The regulations apply only to transactions where the total stepped-up basis increases from all transactions engaged in by the same partner or partnership during the taxable year (generally without netting for any basis adjustment that results in a basis decrease in the same transaction or another transaction), reduced by the gain recognized, if any, on which income tax is imposed, equal or exceed $10 million for transactions occurring after the “six-year lookback period” (as discussed below), and $25 million for transactions that occurred during the “six-year lookback period”.
Penalties may be up to $50,000/transaction/participant. Because the penalties are severe and the regulations apply retroactively for six years (and memories may be fuzzy), we expect that many taxpayers and material advisors will “protectively” report many past transactions that in fact are not covered by the regulations.
The regulations largely adopt the proposed regulations but include an increased threshold for basis increases, the limited six-year retroactive lookback window, additional time for reporting, certain exclusions for publicly traded partnerships, and a narrowed scope of reporting for transfers between related transferors and transferees.

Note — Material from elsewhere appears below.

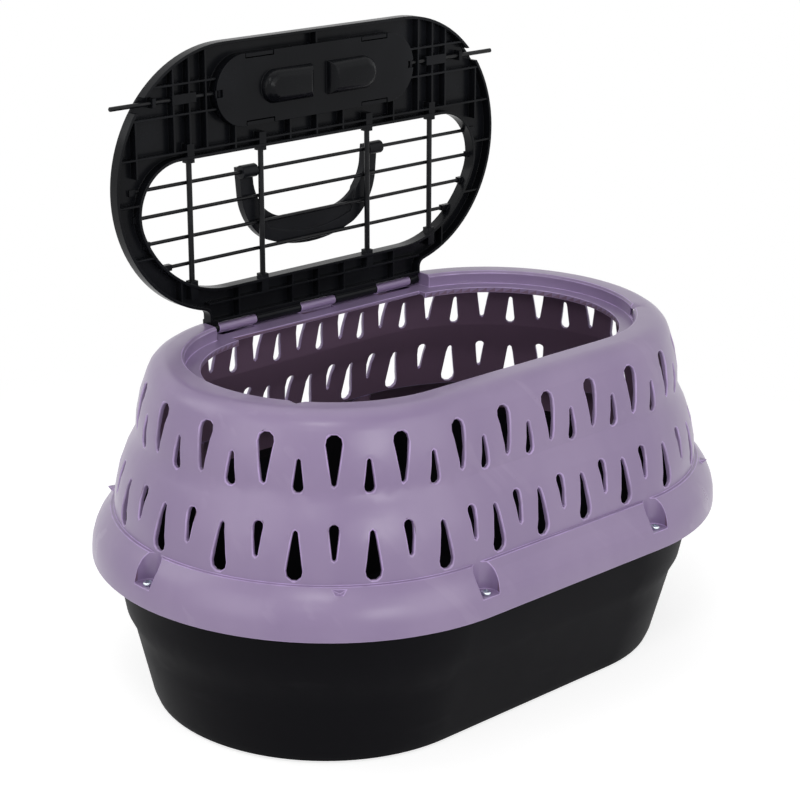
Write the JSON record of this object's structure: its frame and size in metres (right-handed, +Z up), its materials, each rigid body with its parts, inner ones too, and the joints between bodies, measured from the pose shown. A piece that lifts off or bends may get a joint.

As described above, the threshold amount is $25 million for transactions occurring within the six-year lookback period (discussed below) and $10 million for transactions occurring after the six-year lookback period.
This blog explains the transactions that the regulations target, the common and innocuous transactions they also seem to cover, and the consequences if a taxpayer enters (or has entered into) one of the transactions.
Background
Under section 734(b)(1),[1] if (i) a partnership has a section 754 election in place, (ii) the partnership distributes property to a partner, and (iii) the adjusted basis of the distributed property immediately before the distribution exceeds the partner’s adjusted basis in its partnership interest, the partnership must increase its basis in its remaining assets. In this situation, because the redeemed partnership has “lost basis” in the distributed asset (and the redeemed partner has not increased its basis), the partnership is permitted to increase its basis in its remaining assets to avoid “double gain”.
Under section 732(b), if a partner receives appreciated assets in complete liquidation of the partner’s interest in a partnership, the partner’s basis in the assets is generally equal to the adjusted basis of the partner’s interest in the partnership, reduced by any money distributed in that same transaction.[2] Thus, if the partnership’s basis in the asset is less than the partner’s outside basis, the partner will receive the asset with a basis that is “stepped up” to the partnership’s outside basis. This basis step-up also avoids double gain.
Under section 732(d), if a partnership does not have a section 754 election in place, a partner acquires an interest in the partnership, and the partner receives a distribution of property within two years after the partner acquired the partnership interest, the partner can elect to adjust the basis in the distributed property to what it would have been had the section 754 election been in place.
Under section 743, if a partnership has a section 754 election in place, and a partnership interest is transferred, the partnership adjusts the basis of its assets so that it is equal to the transferee’s basis in its partnership interest.
Each of these adjustments are designed to avoid possible “double gain.” However, where the partners are related and a distributee partner will not be subject to tax with respect to the distributed property, or a transferor of a partnership interest will not be subject to tax on the transfer, these sections can be used to create tax basis for the remaining partners (or the transferee).
For example, assume that elderly parents own 50% of a real estate partnership and their children own the other 50%. The partners have a zero basis in their partnership interest, and the partnership has a zero basis in its property, but the property has high fair market value. The partnership has a section 754 election in place. The partnership borrows funds, uses those funds to purchase an asset and distributes the asset to the parents in redemption of the parents’ interest in the partnership. The parents will have a zero basis in the asset and, were the parents to sell the asset, they would have gain.[3] However, the parents will hold the asset and receive a stepped-up basis on their death. Under section 734(b)(1), the partnership will get a stepped-up basis in its real estate equal to the fair market value of the distributed asset over the parents’ outside basis (zero), which the partnership could depreciate or use to offset gain on the sale of the property.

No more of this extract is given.